A.W.– Absolutamente! Merece, sem dúvida, uma visita. O edifício foi construído em 1926. Ou seja, tem 94 anos. É um privilégio poder fazer uso de um edifício como este. A casa, que tem algumas características das mansões victorianas, pertence à Diocese e está cheia de detalhes arquitectónicos maravilhosos. Para além da influência ocidental, ostenta ainda influências da escola de arquitectura de “Linglam”. É um exemplo belíssimo da fusão de estilos ocidentais e orientais. No entanto, o seu significado histórico é ainda mais rico e mais profundo. Só de olhar para ele, percebemos que é uma obra de síntese entre o Oriente e o Ocidente. Em 1944, para celebrar a vida de John Kam-Yuen Mak, um jovem particularmente generoso e piedoso, a mansão foi baptizada como edifício Kam-Yuen. Com o passar do tempo, parece-me que o edifício completa a sua missão e o seu propósito. Este ano, dedicamos este edifício a outro santo – o cardeal John Henry Newman – e baptizámos o edifício com o seu nome. É uma admirável coincidência que estas duas personalidades se chamem John, mas é obra e graça da vontade de Deus.

CL– De que outras formas se manifesta a dimensão católica do Centro?
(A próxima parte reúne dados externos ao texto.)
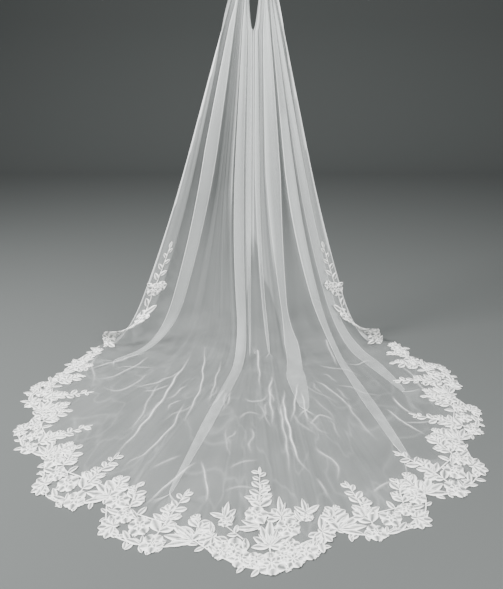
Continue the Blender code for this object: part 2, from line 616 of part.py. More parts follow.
def make_tulle():
    """The one sheet of tulle, as a wall with its two faces and its edges."""
    _, _, points, normals, middle, whole = joined_grid()
    row_count, column_count = points.shape[:2]
    front = points + normals * WALL / 2
    back = points - normals * WALL / 2
    for wall in (front, back):
        wall[..., 2] = np.maximum(wall[..., 2], -DROP)
    index = np.arange(row_count * column_count).reshape(row_count, column_count)
    for row in np.nonzero(whole)[0]:
        index[row, middle + 1] = index[row, middle]
    used, compact = np.unique(index, return_inverse=True)
    index = compact.reshape(index.shape)
    front = front.reshape(-1, 3)[used]
    back = back.reshape(-1, 3)[used]
    offset = len(used)
    faces = []
    for row in range(row_count - 1):
        for column in range(column_count - 1):
            if column != middle:
                left, right = index[row : row + 2, column], index[row : row + 2, column + 1]
                faces += quad_faces(left[0], left[1], right[1], right[0])
    outer = list(faces)
    faces = [tuple(int(i) for i in face) for face in outer]
    faces += [tuple(int(i) + offset for i in reversed(face)) for face in outer]
    edges = {}
    for face in outer:
        for a, b in zip(face, (*face[1:], face[0])):
            edges[(int(a), int(b))] = edges.get((int(a), int(b)), 0) + 1
    for a, b in edges:
        if (b, a) not in edges:
            faces += [(b, a, a + offset), (b, a + offset, b + offset)]
    return new_object("tulle", np.concatenate([front, back]), faces, "tulle", sharp=50)


def leaf(x, y, heading, length, width):
    """Pointed leaf from its base, as an outline."""
    shape = LARGE_LEAF if length > SMALL_LEAF_LENGTH else SMALL_LEAF
    return place_shape([(a * length, b * width) for a, b in shape], x, y, heading)


def place_shape(points, x, y, heading):
    """Turn an outline to its heading and move it."""
    c, s = math.cos(math.radians(heading)), math.sin(math.radians(heading))
    return [(x + a * c - b * s, y + a * s + b * c) for a, b in points]


def bloom(x, y, heading, radius, petals):
    """Open flower: a lobed outline with round petals."""
    points = []
    for k in range(int(petals) * 2):
        turn = math.pi * k / petals
        reach = radius * (1.0 if k % 2 == 0 else 0.74)
        points.append((reach * math.cos(turn), reach * math.sin(turn)))
    return place_shape(points, x, y, heading)


def fan(x, y, heading, radius, lobes):
    """Ruffled half flower that opens from its base towards the heading."""
    points = [(-0.35 * radius, 0.2 * radius)]
    for k in range(int(lobes) * 2 - 1):
        turn = math.radians(100) * (1 - 2 * k / (lobes * 2 - 2))
        reach = radius * (1.0 if k % 2 == 0 else 0.86)
        points.append((reach * math.cos(turn), reach * math.sin(turn)))
    points.append((-0.35 * radius, -0.2 * radius))
    return place_shape(points[::-1], x, y, heading)


def stem(x, y, heading, length, width):
    """Straight cord."""
    half = width / 2
    return place_shape([(0, half), (0, -half), (length, -half), (length, half)], x, y, heading)


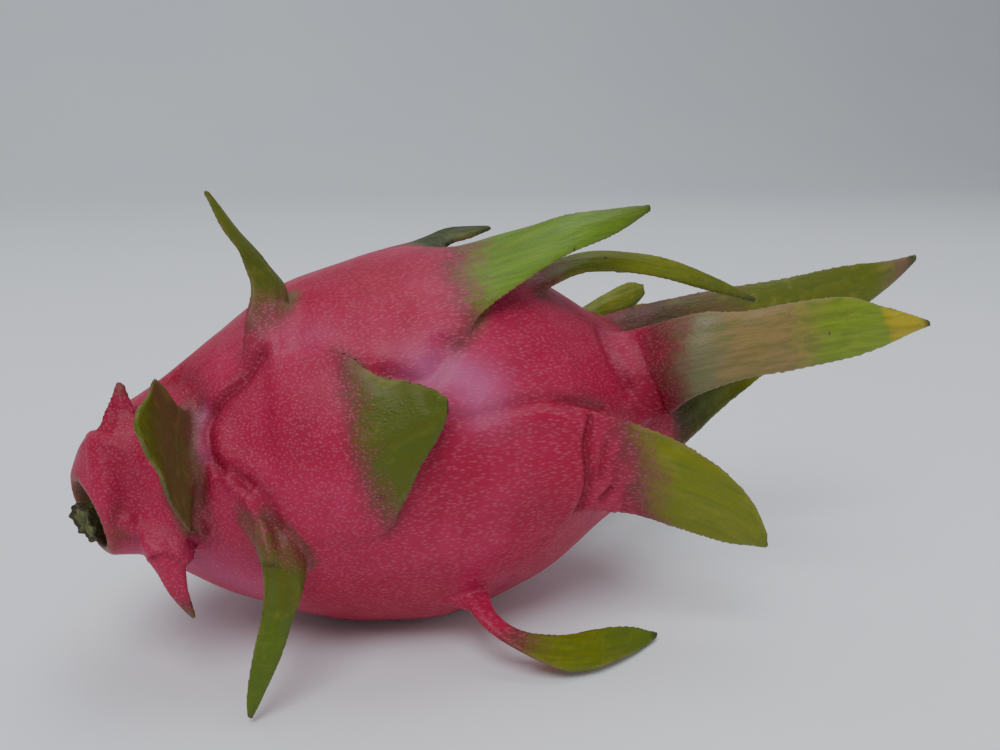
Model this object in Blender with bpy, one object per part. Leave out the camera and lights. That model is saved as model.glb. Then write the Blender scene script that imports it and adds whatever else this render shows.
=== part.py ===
"""A whole red dragon fruit lying on its side, stem end towards -X and crown towards +X.

The skin and its leafy scales grew as one piece, so they are one solid. The cut stub of the
cactus stem and the withered flower are pieces of their own. Metres, +Z up.
"""
import math

import bmesh
import bpy
import numpy as np
from mathutils import Vector

MM = 0.001

# The frame stands at the middle of the whole fruit, scales and all.
SHIFT = Vector((-34.4, 1.6, 0.0))

# Body: distance along the fruit and radius of the skin there, from the stem dish to the navel.
BODY_PROFILE = (
    (-61.5, 0.0), (-61.6, 5.0), (-64.6, 6.8), (-64.2, 9.0), (-62.5, 11.6), (-58.0, 13.9),
    (-50.0, 18.2), (-38.0, 26.8), (-24.0, 34.9), (-8.0, 39.6), (8.0, 40.6), (22.0, 37.9),
    (36.0, 31.4), (47.0, 24.8), (56.0, 20.6), (62.0, 17.0), (65.5, 12.6), (65.8, 8.8),
    (63.0, 7.4), (59.0, 6.6), (57.2, 5.0), (57.0, 0.0),
)
BODY_HEIGHT = 39.5          # height of the middle of the body
BODY_TILT = 0.033           # rise of the crown end
BODY_ARCH = 0.00074         # both ends droop
BODY_BEND = 0.000028        # the stem end curves towards -Y
BODY_RISE = 0.05            # the stem end lifts beyond BODY_NECK
BODY_NECK = -36.0
HEAD_SHIFT = (-5.5, -4.0)   # the stem dish sits low and towards -Y on the stem end
HEAD_LEAN = (0.32, 0.25)    # the stem dish leans: its -Y side and its lower side step back
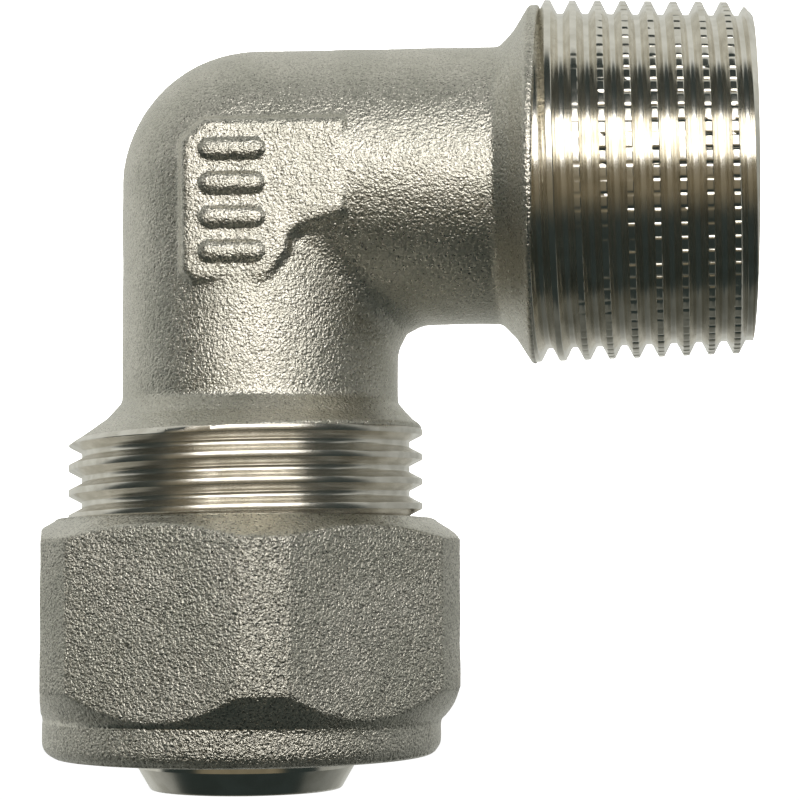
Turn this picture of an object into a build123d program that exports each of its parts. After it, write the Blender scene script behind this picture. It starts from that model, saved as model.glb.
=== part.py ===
"""Right-angle compression fitting: male taper thread to 20 x 2 mm multilayer pipe.

Millimetres. The origin is where the axes of the two machined legs cross. The male leg points along +X, the
compression leg points along -Z, and the flat pad with the die mark faces -Y.
"""

import os
from math import atan, degrees, radians, tan

from build123d import *

# ---- driving dimensions ----------------------------------------------------------------------------------
# thread form, 14 threads per inch on both legs
PITCH = 1.814
FLANK = radians(27.5)
CREST_WIDTH = 0.42
EMBED = 0.3  # how far a helical ridge reaches into its core
OVERRUN = 8  # extra length of thread past an end, trimmed away
OVERCUT = 0.4  # how far a helical groove opens past the crests

# cutting bodies
MARGIN = 1  # how far they reach past the surface that they cut
FAR = 60  # larger than the fitting

# forged elbow
NECK_R = 9.95
NECK_X = 1.05  # the forging sits a little off the machined axes
NECK_Z = -0.25
THROAT_R = 2.75
NECK_FILLET = 0.9
WATERWAY_R = 7.0
DRILL_OVERRUN = 1.0  # past the crossing, before the drill's point
DRILL_POINT = 4.2

# male leg, 3/4 taper thread; radii are at the gauge plane
MALE_END = 37.2
MALE_GAUGE = MALE_END - 9.5
MALE_ROOT_R = 12.06
MALE_CREST_R = 13.02
TAPER = 1 / 32  # radius per length
MALE_CREST_AT_TOP = 22.39  # where the first crest crosses +Z
MALE_CHAMFER = 0.85
SHOULDER_START = 19.1
SHOULDER_END = 21.1
SHOULDER_RIM = 21.7
SHOULDER_R = 13.15
SHOULDER_TILT = 1.1

# compression leg, 3/4 parallel thread
PORT_END = -30.2
PORT_ROOT_R = 12.0
PORT_CREST_R = 12.95
PORT_CREST_AT_X = -18.3  # where the first crest crosses +X
PORT_CONE_START = -16.35
PORT_CONE_END = -19.3
PORT_CONE_R = 14.0
PORT_CHAMFER = 0.7
PORT_GROOVES = 9

# conical seat inside the compression leg
SEAT_MOUTH_R = 9.6
SEAT_TOP = -25.5
SEAT_SLOPE = tan(radians(11))

# marking pad on the front of the elbow
PAD_FACE = 9.97
PAD_DEPTH = 3.0
PAD_LEFT, PAD_RIGHT = -2.8, 8.3
PAD_BOTTOM, PAD_TOP = -8.1, 2.95
PAD_STEP_X, PAD_STEP_Z = 4.6, -4.6
PAD_STEP_RISE = 1.2
PAD_STEP_HALF_WIDTH = 0.3
PAD_STEP_DROP = 0.6
PAD_CORNER = 1.4
PAD_EDGE_R = 0.25
PAD_DRAFT = 22
MARK_HEIGHT = 0.36
MARK_EMBED = 0.1
MARK_DRAFT = 15
MARK_LENGTH = 4.4
MARK_WIDTH = 1.15
MARK_STEP = 2.4
MARK_BARS = 4
MARK_X, MARK_Z = 0.6, -2.6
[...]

A ideia é usar as instalações também para iniciativas de carácter religioso?

A.W.– Com a abertura do novo Centro, queremos deixar bem patente a ideia de que “o coração ao coração fala” é a forma mais directa e sincera de comunicação. Este tipo de comunicação leva à compreensão mútua, ao amor mútuo, à confiança e apoio. Esperamos que todos os cidadãos de Macau e não apenas os cristãos possam temporariamente encontrar conforto quando nos visitam. Esperamos que se possam livrar das pressões a que estão sujeitos e possam comungar connosco da alegria da arte. O nosso Centro vai continuar a oferecer diferentes tipos de actividades, incluindo iniciativas religiosas e outros projectos benéficos para o corpo, a mente e o espírito de quem vive em Macau.